Version-bump checklist for a schema-touching change

  1. Add the column / index / FK / backfill to schema.sql.

  2. Add the corresponding addColumnIfMissing / execCreateIndexConcurrently / execMigrationStep to migrate.go.

  3. Write source-contract tests for both files.

  4. Write an integration test that runs RunMigrations + asserts the post-state.

  5. Bump internal/db/version.go.

  6. Add a ### Changes in vX.Y.Z section to CLAUDE.md documenting:

    • What was added and why.

    • What the migration does on existing deployments.

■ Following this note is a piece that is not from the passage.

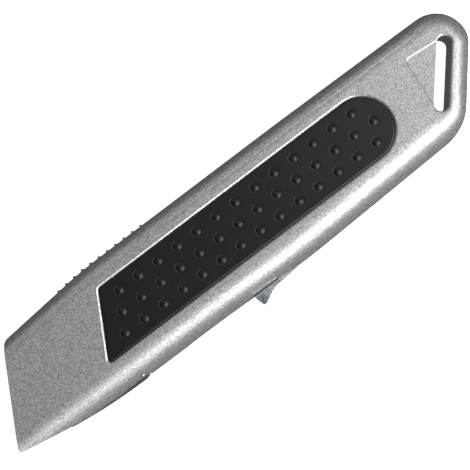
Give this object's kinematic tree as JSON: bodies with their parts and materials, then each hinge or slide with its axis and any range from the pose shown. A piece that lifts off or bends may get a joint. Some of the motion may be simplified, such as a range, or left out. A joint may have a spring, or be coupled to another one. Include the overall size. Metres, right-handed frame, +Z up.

    • The operator command sequence to deploy (aveloxis stop all; aveloxis migrate --skip-views; aveloxis start all).

    • Any operational concern (long-running CONCURRENTLY index builds, fail-closed startup behavior, etc.).

  7. Run go test ./... AND the integration tier.

  8. (Optional but recommended) Run aveloxis data-test --released-tag <prev> --repo <test-repo> to verify the new version doesn’t lose data vs the prior release. See docs/guide/data-test.md.

What v0.21.5 made explicit: who can run migrations

Only aveloxis serve (which migrates at startup) and the dedicated aveloxis migrate subcommand are allowed to call store.Migrate(ctx). Other CLIs (collect, add-repo, import-from-augur, add-key, etc.) used to defensively migrate; v0.21.5 removed those calls.

The reason: defensive migration meant aveloxis import-foundations --dry-run was triggering CREATE INDEX CONCURRENTLY rebuilds — surprising operators who expected dry-run to mean inspect-only. The current contract: if a column is missing, the operator must run aveloxis migrate first. Postgres’s “column does not exist” error is self-describing enough.

If you’re adding a new subcommand, do NOT call store.Migrate. The pre-existing test TestNonServerCommandsDoNotMigrate will catch it.

When NOT to write a migration

Don’t migrate when the change is purely in-process behavior:

  • Adding a new column to a Go struct that doesn’t map to a DB column.

  • Refactoring a function signature.

  • Adding a new config knob (those land in aveloxis.json, not the DB).

But bump the version anyway — the version is the only way operators tell two binaries apart. See code-conventions.md.